Why Grief Can’t Be Rushed
May this grief slow my anxious pace,
and still my scheduled existence.
May I allow my heart to ache as longs as it needs to,
resisting the rush of those who'd hurry its completion.
May I receive surprising graces,
laughter, wonder, remembrance, hope.
May I be present to my companions in grief,
holding theirs as I hold my own.
May I make a home in my own heart,
to welcome the one I lost to dwell within.
May I listen to her voice reminding me
not to rush back to the urgent, but to go gently.
In a culture addicted to speed, efficiency, and hurry, we need to resist the rush to grieve quickly.
I have a dear friend whose Mom died three years ago. She still regularly tells stories, writes remembrances, and posts pictures. She honors her mother's memory, but she also honors her own precious body with her slow grief. She's been my teacher from afar, and I'm learning even now just three weeks after my Mom's passing.
When we got the call that Friday, everything slowed down and everything sped up at the same time. With the last weeks of summer ticking away, I'd been plotting my Saturday garage-reorganizing project on the afternoon my brother-in-law called to tell me that Mom had just minutes to live. My body was growing more anxious with a new semester drawing near, and I'd carved out time during the week ahead to get my ducks-in-a-row. But everything slowed to a halt. Time stopped. Things that couldn't be cancelled were immediately cancelled. That evening, I sat on the floor of our home entry way with my youngest daughter, both of us in tears. My oldest daughter came a short while later and joined in the lament. We'd shifted into Grief-Time.
I loved the tenderness of these moments together. There was nothing else to do but grieve. My wife Sara was away with her sister, and there was something immensely comforting sitting with my now adult daughters, each of them navigating their own questions, each with their own deep ache. Hours into the evening, I gathered myself to make the necessary travel arrangements, and I'd already forgotten what day it was. In Grief-Time, we're not locked to a clock. What was urgent is quickly surrendered.

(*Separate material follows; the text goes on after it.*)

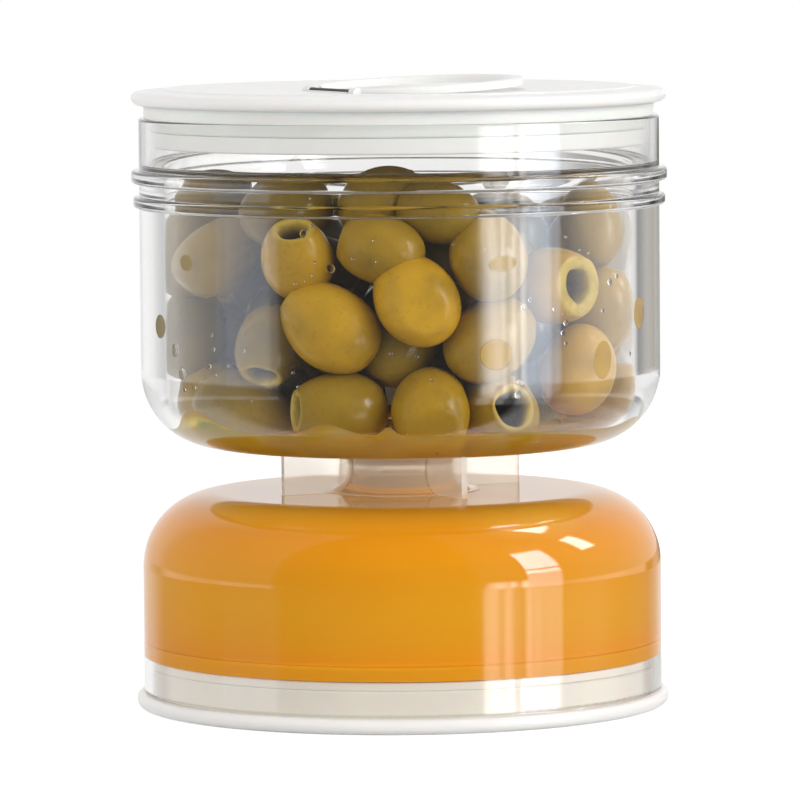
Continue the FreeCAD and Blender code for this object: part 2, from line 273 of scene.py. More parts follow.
class Shader(Nodes):
    """A material with a Principled BSDF. Its lengths are metres, its noise scales per metre."""

    def __init__(self, name):
        self.material = bpy.data.materials.new(name)
        self.material.use_nodes = True
        super().__init__(self.material.node_tree)
        self.principled = self.nodes["Principled BSDF"]
        self.surface = self.nodes["Material Output"].inputs["Surface"]

    def set(self, **sockets):
        for key, value in sockets.items():
            self.principled.inputs[key.replace("_", " ")].default_value = value

    def feed(self, key, socket):
        self.links.new(socket, self.principled.inputs[key])

    def rough(self, scale, low, high, detail=3, from_low=0.3, from_high=0.7):
        """Roughness that drifts between two values over the surface."""
        self.feed("Roughness", self.span(self.noise(scale, detail), low, high, from_low, from_high))

    def bump(self, scale, detail, strength, distance):
        made = self.node("ShaderNodeBump", {"Height": self.noise(scale, detail),
                                            "Strength": strength, "Distance": distance})
        self.feed("Normal", made.outputs["Normal"])

    def let_light_through(self, tint_and_shade=(1, 1, 1)):
        """Lamps reach what is behind the surface: shadow and diffuse rays pass it straight."""
        path = self.node("ShaderNodeLightPath")
        either = self.math("MAXIMUM", path.outputs["Is Shadow Ray"], path.outputs["Is Diffuse Ray"])
        clear = self.node("ShaderNodeBsdfTransparent", {"Color": (*tint_and_shade, 1)})
        mixed = self.mix_shader(either, self.principled.outputs[0], clear.outputs[0])
        self.links.new(mixed, self.surface)


def clear_plastic():
    s = Shader("clear_plastic")
    s.set(Base_Color=(0.992, 0.988, 0.982, 1), IOR=WALL_IOR, Transmission_Weight=1.0)
    s.rough(45, 0.0, 0.02, from_low=0.35, from_high=0.75)
    s.bump(9, 1, 0.05, 0.004)
    s.let_light_through((0.97, 0.975, 0.97))
    return s.material


def waist_plastic():
    """The same plastic at the waist, less clear: partly matt and warm beige."""
    s = Shader("waist_plastic")
    s.set(Base_Color=(1.0, 0.95, 0.87, 1), IOR=WALL_IOR, Transmission_Weight=0.72)
    s.rough(120, 0.04, 0.09, from_low=0.35, from_high=0.75)
    s.bump(60, 1, 0.05, 0.001)
    s.let_light_through((0.97, 0.96, 0.95))
    return s.material


def white_plastic(name, low, high):
    s = Shader(name)
    s.set(Specular_IOR_Level=0.5, Subsurface_Weight=0.1, Subsurface_Scale=0.002)
    s.feed("Base Color", s.mottled(30, low, high))
    s.rough(60, 0.28, 0.36)
    s.bump(35, 2, 0.03, 0.0008)
    return s.material


def silicone(name, low, high):
    s = Shader(name)
    s.set(Subsurface_Weight=0.35, Subsurface_Scale=0.003, Specular_IOR_Level=0.4)
    s.feed("Base Color", s.mottled(60, low, high))
    s.rough(90, 0.42, 0.58)
    s.bump(70, 2, 0.05, 0.0005)
    return s.material


def frosted_plastic():
    s = Shader("frosted_plastic")
    s.set(Transmission_Weight=0.35, IOR=WALL_IOR, Subsurface_Weight=0.2, Subsurface_Scale=0.003)
    s.feed("Base Color", s.mottled(80, (0.76, 0.74, 0.68), (0.84, 0.82, 0.77)))
    s.rough(260, 0.4, 0.6, detail=4)
    s.bump(1800, 3, 0.08, 0.0003)
    return s.material


# Near black, far darker than steel under any lamp: painted shade, so that the pin shows as the
# black slit at the ring's hinge.
def dark_steel():
    s = Shader("dark_steel")
    s.set(Metallic=0.6)
    s.feed("Base Color", s.mottled(500, (0.012, 0.012, 0.014), (0.03, 0.03, 0.032), detail=4))
    s.rough(700, 0.3, 0.5, detail=4)
    s.bump(2500, 2, 0.05, 0.0002)
    return s.material


def olive_skin():
    """Skin from green to golden by the attribute tint; where tint is below 0 the skin is darkened
    as painted shade, for the olives inside the pile. The attribute pit is 1 on the cut flesh and 2
    down the hole, where the colour goes near black as painted shade."""
    s = Shader("olive_skin")
    tint_and_shade = s.node("ShaderNodeAttribute", attribute_name="tint_and_shade").outputs["Fac"]
    pit_and_shade = s.node("ShaderNodeAttribute", attribute_name="pit_and_shade").outputs["Fac"]
    golden = s.ramp(s.noise(70, 3), [(0.3, (0.36, 0.205, 0.010)), (0.52, (0.60, 0.335, 0.013)),
                                     (0.72, (0.72, 0.405, 0.018))])
    green = s.ramp(s.noise(60, 3), [(0.3, (0.11, 0.078, 0.008)), (0.6, (0.22, 0.145, 0.012)),
                                    (0.8, (0.30, 0.20, 0.018))])
    dots = s.ramp(s.noise(900, 2), [(0.60, 1.0), (0.68, 0.86)])
    # Painted shade: a tint below 0 multiplies the skin down, to a quarter of its colour at -1.
    shade = s.span(tint_and_shade, 0.25, 1.0, -1.0, 0.0)
    deep = s.node("ShaderNodeCombineColor", dict.fromkeys(range(3), shade)).outputs[0]
    skin = s.mix(1.0, s.mix(tint_and_shade, green, golden), dots, "MULTIPLY")
    skin = s.mix(1.0, skin, deep, "MULTIPLY")
    flesh = s.mottled(300, (0.46, 0.32, 0.05), (0.60, 0.44, 0.09))
    # Down the hole the colour goes near black: painted shade of the hollow, not the flesh's own
    # colour.
    hollow = s.mottled(400, (0.02, 0.012, 0.010), (0.06, 0.034, 0.028))
    down = s.span(pit_and_shade, 0.0, 1.0, 1.0, 2.0)
    s.feed("Base Color", s.mix(down, s.mix(pit_and_shade, skin, flesh), hollow))
    s.set(Subsurface_Weight=0.1, Subsurface_Scale=0.0025, Subsurface_Radius=(1.0, 0.6, 0.15),
          Coat_Roughness=0.1)
    s.feed("Specular IOR Level", s.span(pit_and_shade, 0.28, 0.0, 0.9, 1.3))
    s.feed("Coat Weight", s.span(pit_and_shade, 0.24, 0.0, 0.6, 1.0))
    s.rough(150, 0.24, 0.42)
    s.bump(700, 4, 0.12, 0.0006)
    return s.material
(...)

But amidst the slowing, even stopping, what I didn't expect was that a new kind of urgency would arrive. I'd booked a flight to Florida, but an overnight alert notified me of its cancellation. At 4:00am, adrenaline was surging as I re-arranged flights and an Uber. By Saturday late morning, I'd flown into one airport and picked up my sister at another. By mid-afternoon, we were in Mom's home, viewing it as it was left in the moments she pressed her life alert button. I'd expected Grief-Time to afford us hours of unhurried processing at this point.
But then came the knocks at the door, a constant stream of dear friends of my mother arriving with their own grief and confusion. As these visits eventually trailed off, my sister and I found ourselves sorting through papers and passwords and pondering funeral arrangements, not 24 hours after we'd received the call. My Mom had planned fairly well, but she'd also left us with puzzles to solve, not least her iPhone passcode. And then there was a home to sort through with the persistent question of what to discard, what to keep, and how to get whatever we'd keep from Florida to my sister's home on Long Island or mine in Michigan.
I wrote a chapter called "Kleenex Theology" in my first book Leaving Egypt: Finding God in the Wilderness Places reflecting on our collective tendency to quickly hand someone a tissue to wipe away the tears. In so doing, we're effectively saying, "Clean yourself up." At least in American culture, our rituals of grief are often private and quick. We don't wail audibly. We don't sit shiva. We don't give ourselves the gift of a week (or a month!) of mourning and storytelling. Too often, we're quickly rushed to gather documents, close accounts, make arrangements, pack boxes, and make hasty decisions we're in no condition to make.
But what I've discovered is that despite the urgencies which curtail grief, grief will find us. Two weeks to the day after getting the news about my Mom, I decided to do the very thing I was about to do on that difficult day - go to a late afternoon movie. I exited my car and began walking toward the theater at the very same time my brother-in-law called two weeks before. And then, quite unexpectedly, the tears began to come. My body felt the weight of the moment, and remembered. I walked into the theater tissue-less, my eyes wet and puffy, grateful that Grief-Time had arrived at just the right time, offering me yet another moment to honor the memory of my Mom.